There are seventeen reviews inside the opening pages of this book. They're listed as "Praise for Guitar Man". I still see this book in airports, even though it came out nearly twenty years ago. There's no doubt this book is very successful.
It's making me question everything. A memoir without failure, without pain. Without learning anything except how to play "Anji". A book that's about meeting a load of cool guys and - hey, guess what? - they think I'm pretty cool too. No hospitalisations. No sadness or peril. Just happiness and success.
Wow. That is NOT what I do.
Should I write my own?

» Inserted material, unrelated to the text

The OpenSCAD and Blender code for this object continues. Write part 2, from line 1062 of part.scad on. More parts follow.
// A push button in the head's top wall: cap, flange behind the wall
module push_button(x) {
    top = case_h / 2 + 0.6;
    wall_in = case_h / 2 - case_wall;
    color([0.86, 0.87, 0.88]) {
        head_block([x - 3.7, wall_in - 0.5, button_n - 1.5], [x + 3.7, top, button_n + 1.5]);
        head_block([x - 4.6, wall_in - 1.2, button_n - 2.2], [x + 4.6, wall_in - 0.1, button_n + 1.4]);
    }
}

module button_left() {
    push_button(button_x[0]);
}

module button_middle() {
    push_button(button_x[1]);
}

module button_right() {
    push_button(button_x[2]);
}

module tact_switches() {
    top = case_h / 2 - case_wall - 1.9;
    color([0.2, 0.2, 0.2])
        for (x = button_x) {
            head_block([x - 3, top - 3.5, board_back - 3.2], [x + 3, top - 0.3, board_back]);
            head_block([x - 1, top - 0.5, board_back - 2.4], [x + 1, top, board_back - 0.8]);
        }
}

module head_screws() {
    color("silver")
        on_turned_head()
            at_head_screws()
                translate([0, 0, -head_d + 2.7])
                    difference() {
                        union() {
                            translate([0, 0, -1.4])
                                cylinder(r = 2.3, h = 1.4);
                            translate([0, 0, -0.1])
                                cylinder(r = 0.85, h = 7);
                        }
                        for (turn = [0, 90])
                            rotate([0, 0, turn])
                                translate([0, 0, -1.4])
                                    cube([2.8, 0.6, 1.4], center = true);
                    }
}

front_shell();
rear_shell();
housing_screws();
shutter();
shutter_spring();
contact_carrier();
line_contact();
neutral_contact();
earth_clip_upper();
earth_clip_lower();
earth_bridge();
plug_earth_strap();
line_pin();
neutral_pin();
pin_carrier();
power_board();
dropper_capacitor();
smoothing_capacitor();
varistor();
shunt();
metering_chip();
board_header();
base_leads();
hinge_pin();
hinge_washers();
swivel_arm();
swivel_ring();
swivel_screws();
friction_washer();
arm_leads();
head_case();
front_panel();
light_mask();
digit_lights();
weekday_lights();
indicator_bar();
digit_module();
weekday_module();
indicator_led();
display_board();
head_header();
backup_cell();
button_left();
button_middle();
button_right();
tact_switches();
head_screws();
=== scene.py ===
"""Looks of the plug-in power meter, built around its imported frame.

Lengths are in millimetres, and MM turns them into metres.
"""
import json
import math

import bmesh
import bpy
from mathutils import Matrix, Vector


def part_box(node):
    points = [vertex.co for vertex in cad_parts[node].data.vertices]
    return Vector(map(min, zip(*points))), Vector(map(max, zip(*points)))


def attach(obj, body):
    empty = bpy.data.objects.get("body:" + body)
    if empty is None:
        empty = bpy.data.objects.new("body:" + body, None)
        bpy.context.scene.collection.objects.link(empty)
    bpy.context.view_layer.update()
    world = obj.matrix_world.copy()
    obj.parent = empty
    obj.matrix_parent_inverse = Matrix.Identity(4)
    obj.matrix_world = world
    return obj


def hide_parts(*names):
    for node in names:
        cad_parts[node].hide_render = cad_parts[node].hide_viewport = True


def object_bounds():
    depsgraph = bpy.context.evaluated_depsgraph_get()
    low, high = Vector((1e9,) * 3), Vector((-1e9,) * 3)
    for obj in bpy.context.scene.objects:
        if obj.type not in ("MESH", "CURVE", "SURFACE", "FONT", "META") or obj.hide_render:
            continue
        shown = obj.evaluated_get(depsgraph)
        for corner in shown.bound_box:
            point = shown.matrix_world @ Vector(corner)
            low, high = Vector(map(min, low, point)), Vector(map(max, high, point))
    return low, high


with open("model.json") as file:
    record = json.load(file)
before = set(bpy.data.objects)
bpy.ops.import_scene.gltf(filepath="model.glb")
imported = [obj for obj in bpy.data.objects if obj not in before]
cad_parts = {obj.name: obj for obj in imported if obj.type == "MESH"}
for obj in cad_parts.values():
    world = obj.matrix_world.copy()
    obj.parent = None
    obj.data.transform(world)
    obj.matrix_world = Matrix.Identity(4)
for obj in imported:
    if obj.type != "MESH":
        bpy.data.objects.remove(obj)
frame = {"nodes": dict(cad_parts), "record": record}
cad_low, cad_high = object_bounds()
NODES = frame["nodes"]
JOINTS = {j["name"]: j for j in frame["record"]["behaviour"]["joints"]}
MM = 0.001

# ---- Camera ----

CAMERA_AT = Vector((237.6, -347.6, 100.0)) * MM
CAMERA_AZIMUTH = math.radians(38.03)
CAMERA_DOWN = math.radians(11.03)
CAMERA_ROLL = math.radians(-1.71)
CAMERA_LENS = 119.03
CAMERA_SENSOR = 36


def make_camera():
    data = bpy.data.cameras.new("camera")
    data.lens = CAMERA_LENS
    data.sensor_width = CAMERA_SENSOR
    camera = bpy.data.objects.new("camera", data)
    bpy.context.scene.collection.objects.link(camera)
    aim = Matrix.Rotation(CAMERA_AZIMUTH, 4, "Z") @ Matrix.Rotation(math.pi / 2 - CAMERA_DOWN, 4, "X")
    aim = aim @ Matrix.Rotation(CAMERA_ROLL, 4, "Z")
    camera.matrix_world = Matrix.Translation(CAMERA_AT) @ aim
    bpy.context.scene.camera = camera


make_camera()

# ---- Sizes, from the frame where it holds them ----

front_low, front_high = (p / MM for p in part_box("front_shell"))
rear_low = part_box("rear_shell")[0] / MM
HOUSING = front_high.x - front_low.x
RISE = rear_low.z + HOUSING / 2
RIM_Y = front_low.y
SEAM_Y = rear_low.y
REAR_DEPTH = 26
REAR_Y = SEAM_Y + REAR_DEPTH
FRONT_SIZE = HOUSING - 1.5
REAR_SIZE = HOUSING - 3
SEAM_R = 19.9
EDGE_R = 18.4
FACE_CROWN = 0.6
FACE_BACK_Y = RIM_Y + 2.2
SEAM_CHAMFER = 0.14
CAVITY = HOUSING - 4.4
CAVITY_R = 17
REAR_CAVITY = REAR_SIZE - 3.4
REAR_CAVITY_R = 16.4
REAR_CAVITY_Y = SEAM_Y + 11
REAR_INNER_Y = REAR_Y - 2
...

My own guitar playing journey. Just for the pain in my fingertips. My arthritic hands failing to dance. Meeting no celebrities. Not staying at the Chateau Marmont. Not really leaving the shed. Mastering "Fade Into You", three years later.
Yeah, why not? At least it'll be funny. Even if the Observer disagrees.
Oh, Will's written a sequel, called Song Man, where he travels around asking famous people how to write songs. Presumably he's set himself some sort of arbitrary deadline. I've not read it, but I expect it'll all work out pretty well for him.
*he has very questionable attitudes towards women and romance, I mean. He's not a Chinese communist.